### TASK OBJECTIVE
Will you repeat only the lines beginning at the one that mentions "if empty is" and ending at the one that mentions "obj.data.transform(world)", both of them included, exactly?

### DATASET CONTENT

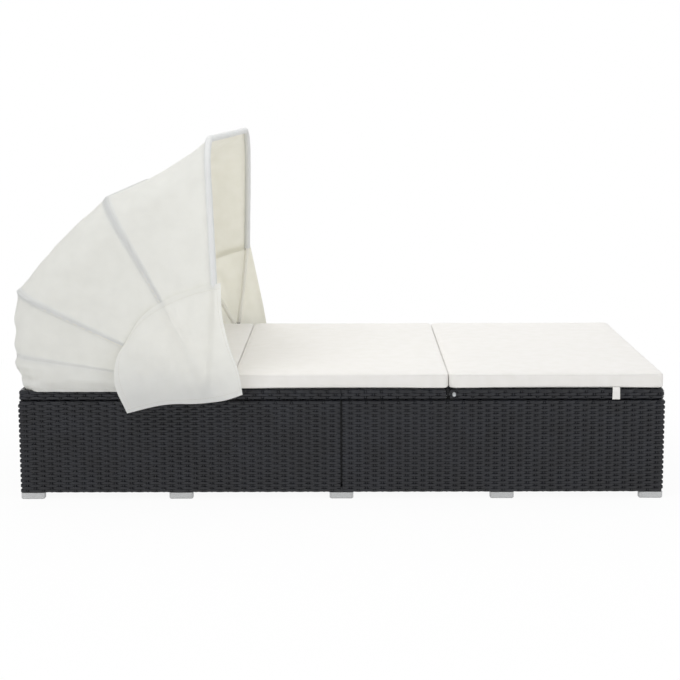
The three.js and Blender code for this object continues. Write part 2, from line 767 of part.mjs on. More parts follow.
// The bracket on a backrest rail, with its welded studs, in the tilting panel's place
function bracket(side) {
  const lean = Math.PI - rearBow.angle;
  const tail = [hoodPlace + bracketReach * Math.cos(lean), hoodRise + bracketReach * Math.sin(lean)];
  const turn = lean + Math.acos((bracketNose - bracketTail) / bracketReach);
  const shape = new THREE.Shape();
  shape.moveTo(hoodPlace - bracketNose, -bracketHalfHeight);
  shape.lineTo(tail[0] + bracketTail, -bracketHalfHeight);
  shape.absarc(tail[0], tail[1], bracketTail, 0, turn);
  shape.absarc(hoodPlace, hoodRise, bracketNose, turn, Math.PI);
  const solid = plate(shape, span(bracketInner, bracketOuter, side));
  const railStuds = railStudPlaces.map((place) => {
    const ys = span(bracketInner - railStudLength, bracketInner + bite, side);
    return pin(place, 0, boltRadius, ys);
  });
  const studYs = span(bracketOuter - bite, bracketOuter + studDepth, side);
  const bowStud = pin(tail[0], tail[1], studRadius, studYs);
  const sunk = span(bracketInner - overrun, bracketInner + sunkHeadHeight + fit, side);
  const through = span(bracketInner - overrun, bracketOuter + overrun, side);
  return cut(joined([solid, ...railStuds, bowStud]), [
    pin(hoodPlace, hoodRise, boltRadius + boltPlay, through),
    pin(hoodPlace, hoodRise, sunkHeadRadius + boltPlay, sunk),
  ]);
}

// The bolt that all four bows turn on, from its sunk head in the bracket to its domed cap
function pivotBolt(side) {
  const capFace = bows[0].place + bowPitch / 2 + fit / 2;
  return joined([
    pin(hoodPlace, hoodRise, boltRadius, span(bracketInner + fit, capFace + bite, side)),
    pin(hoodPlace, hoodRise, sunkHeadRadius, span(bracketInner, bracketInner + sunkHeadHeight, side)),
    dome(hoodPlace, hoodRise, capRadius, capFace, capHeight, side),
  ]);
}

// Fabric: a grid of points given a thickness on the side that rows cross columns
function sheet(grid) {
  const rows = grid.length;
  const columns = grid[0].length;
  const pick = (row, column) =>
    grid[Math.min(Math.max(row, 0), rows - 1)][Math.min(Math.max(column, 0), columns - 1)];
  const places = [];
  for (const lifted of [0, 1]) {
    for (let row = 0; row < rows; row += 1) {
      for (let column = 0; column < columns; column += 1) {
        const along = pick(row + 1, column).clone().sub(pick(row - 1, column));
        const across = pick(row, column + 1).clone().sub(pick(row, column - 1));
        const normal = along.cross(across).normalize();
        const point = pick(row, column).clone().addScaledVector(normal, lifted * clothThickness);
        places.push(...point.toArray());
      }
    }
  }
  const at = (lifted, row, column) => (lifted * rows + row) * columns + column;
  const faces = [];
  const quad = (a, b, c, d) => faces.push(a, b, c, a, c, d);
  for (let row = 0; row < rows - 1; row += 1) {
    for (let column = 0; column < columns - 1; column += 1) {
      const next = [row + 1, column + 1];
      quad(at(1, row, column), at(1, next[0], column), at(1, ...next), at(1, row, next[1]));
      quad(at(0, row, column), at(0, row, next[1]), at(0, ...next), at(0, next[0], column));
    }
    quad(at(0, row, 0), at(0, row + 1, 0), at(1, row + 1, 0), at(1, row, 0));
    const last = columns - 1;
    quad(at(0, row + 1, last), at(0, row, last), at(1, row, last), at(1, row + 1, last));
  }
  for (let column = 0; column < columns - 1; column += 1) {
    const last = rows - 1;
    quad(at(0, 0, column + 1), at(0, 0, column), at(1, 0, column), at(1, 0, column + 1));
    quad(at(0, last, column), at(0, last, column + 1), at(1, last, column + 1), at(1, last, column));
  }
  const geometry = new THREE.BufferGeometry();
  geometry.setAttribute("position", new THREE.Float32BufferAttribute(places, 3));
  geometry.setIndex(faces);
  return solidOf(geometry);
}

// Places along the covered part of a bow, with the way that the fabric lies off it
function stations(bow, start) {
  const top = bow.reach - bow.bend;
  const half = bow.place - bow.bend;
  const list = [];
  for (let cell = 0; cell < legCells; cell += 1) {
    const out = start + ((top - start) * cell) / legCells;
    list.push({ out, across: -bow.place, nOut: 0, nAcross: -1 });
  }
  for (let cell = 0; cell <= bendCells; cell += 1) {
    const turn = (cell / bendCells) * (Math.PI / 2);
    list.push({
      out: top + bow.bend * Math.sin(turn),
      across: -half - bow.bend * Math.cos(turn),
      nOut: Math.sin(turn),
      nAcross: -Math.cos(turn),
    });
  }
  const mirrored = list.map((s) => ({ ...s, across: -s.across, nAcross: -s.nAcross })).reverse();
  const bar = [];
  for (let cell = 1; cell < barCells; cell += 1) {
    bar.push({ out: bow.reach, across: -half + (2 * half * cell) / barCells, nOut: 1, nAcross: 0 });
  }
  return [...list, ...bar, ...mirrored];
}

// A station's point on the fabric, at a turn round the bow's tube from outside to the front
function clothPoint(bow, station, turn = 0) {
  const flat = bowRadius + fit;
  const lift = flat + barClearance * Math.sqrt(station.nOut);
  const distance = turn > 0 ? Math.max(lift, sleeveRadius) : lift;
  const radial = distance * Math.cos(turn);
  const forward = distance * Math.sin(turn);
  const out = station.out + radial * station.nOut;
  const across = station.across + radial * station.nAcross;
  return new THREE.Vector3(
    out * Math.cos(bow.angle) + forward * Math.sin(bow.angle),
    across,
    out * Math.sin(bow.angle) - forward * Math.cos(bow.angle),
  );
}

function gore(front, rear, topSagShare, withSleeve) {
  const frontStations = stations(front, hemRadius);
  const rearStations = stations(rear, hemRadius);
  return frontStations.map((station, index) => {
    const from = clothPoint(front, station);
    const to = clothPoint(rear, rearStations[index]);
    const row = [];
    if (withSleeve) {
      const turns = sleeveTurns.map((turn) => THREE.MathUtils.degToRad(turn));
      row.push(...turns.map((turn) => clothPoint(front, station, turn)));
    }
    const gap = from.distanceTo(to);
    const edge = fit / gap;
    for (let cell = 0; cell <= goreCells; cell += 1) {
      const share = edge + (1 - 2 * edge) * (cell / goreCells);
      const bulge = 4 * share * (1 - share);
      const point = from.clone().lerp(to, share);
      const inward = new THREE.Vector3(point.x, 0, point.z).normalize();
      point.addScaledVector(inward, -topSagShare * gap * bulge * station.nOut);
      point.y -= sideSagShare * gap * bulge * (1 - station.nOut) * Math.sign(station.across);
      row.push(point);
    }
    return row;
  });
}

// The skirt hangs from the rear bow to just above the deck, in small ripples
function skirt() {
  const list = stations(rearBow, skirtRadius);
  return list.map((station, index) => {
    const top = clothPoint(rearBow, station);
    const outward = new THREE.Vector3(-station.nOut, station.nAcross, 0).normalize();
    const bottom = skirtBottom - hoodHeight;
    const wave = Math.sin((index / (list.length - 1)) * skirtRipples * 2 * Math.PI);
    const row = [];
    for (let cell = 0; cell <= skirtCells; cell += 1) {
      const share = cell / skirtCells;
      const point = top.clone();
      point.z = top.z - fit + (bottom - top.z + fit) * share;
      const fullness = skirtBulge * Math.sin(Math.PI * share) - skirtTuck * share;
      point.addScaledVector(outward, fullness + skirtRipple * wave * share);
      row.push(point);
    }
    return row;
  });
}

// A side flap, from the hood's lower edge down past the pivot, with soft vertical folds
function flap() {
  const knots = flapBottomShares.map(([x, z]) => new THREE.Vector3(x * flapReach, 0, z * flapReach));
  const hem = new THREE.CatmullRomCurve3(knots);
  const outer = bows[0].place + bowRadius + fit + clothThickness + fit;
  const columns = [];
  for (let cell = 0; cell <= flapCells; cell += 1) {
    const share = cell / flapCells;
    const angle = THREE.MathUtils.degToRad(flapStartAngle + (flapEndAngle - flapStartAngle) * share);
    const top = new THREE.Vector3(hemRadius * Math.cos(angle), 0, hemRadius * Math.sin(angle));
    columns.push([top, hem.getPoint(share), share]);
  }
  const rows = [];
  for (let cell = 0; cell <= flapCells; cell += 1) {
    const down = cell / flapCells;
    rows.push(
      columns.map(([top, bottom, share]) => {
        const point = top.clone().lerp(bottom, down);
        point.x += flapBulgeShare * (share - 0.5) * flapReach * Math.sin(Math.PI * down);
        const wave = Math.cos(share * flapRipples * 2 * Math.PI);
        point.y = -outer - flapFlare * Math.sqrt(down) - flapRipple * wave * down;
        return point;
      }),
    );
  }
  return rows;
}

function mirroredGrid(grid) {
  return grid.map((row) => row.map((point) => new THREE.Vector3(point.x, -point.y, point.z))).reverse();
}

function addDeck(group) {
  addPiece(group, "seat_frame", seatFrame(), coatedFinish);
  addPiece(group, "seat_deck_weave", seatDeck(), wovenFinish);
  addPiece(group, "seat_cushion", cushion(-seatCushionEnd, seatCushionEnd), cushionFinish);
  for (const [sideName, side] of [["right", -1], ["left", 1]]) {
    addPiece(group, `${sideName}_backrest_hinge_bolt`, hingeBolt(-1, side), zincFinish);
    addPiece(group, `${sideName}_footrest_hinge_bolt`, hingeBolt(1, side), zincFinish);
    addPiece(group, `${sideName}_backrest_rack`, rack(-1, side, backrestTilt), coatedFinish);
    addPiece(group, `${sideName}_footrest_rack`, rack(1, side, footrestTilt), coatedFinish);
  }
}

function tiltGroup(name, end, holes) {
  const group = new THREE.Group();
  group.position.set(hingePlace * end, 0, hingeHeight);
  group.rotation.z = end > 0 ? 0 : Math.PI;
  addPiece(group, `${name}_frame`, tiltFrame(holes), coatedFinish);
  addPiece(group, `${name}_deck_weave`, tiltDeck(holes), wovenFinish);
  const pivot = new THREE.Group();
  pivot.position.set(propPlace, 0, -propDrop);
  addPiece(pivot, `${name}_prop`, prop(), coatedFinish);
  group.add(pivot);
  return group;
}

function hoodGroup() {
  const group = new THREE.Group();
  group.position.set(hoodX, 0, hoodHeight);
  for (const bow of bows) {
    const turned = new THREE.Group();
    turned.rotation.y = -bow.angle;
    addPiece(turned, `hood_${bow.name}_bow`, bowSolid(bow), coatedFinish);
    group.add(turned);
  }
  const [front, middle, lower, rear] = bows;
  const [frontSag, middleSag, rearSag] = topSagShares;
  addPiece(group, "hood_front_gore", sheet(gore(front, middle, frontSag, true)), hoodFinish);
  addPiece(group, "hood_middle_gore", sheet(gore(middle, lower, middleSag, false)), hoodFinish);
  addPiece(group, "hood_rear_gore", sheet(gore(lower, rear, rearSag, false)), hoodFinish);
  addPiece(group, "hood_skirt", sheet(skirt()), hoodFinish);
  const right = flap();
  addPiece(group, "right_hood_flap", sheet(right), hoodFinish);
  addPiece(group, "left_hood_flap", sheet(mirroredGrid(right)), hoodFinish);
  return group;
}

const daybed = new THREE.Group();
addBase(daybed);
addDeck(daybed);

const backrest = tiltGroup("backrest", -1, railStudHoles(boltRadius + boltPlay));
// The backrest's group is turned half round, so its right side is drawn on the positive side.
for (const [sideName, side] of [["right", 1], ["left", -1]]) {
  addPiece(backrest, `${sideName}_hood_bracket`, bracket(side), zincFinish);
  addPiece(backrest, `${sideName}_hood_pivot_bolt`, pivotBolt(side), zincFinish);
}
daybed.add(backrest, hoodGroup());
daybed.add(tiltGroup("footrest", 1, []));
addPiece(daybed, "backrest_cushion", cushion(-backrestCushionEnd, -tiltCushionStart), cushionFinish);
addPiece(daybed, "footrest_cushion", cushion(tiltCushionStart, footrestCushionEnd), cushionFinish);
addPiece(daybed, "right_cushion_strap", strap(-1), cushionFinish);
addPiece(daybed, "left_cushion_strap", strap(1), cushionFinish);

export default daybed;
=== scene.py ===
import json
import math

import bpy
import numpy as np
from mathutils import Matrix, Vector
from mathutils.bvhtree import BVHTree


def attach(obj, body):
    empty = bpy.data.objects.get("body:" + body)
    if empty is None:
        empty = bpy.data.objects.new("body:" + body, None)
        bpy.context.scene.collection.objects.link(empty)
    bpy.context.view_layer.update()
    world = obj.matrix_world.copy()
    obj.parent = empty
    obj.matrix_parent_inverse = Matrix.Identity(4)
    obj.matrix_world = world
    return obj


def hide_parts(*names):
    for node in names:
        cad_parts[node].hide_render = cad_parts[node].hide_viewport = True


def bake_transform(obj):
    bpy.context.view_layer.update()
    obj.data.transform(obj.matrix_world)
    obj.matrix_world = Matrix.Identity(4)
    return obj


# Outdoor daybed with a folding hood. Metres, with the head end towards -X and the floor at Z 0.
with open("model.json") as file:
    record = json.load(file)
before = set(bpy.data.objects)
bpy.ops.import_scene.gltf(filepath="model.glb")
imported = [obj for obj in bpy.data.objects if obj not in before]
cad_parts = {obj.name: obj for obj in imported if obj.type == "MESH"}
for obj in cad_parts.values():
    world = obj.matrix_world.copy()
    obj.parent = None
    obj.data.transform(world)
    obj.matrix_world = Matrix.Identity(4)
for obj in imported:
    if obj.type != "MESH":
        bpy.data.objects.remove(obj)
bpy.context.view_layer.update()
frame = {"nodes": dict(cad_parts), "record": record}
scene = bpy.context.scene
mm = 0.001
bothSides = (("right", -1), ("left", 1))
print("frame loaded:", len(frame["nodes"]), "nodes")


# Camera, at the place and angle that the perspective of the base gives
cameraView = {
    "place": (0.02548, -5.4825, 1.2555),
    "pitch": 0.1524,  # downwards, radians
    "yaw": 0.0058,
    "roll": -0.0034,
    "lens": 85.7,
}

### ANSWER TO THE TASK
    if empty is None:
        empty = bpy.data.objects.new("body:" + body, None)
        bpy.context.scene.collection.objects.link(empty)
    bpy.context.view_layer.update()
    world = obj.matrix_world.copy()
    obj.parent = empty
    obj.matrix_parent_inverse = Matrix.Identity(4)
    obj.matrix_world = world
    return obj


def hide_parts(*names):
    for node in names:
        cad_parts[node].hide_render = cad_parts[node].hide_viewport = True


def bake_transform(obj):
    bpy.context.view_layer.update()
    obj.data.transform(obj.matrix_world)
    obj.matrix_world = Matrix.Identity(4)
    return obj


# Outdoor daybed with a folding hood. Metres, with the head end towards -X and the floor at Z 0.
with open("model.json") as file:
    record = json.load(file)
before = set(bpy.data.objects)
bpy.ops.import_scene.gltf(filepath="model.glb")
imported = [obj for obj in bpy.data.objects if obj not in before]
cad_parts = {obj.name: obj for obj in imported if obj.type == "MESH"}
for obj in cad_parts.values():
    world = obj.matrix_world.copy()
    obj.parent = None
    obj.data.transform(world)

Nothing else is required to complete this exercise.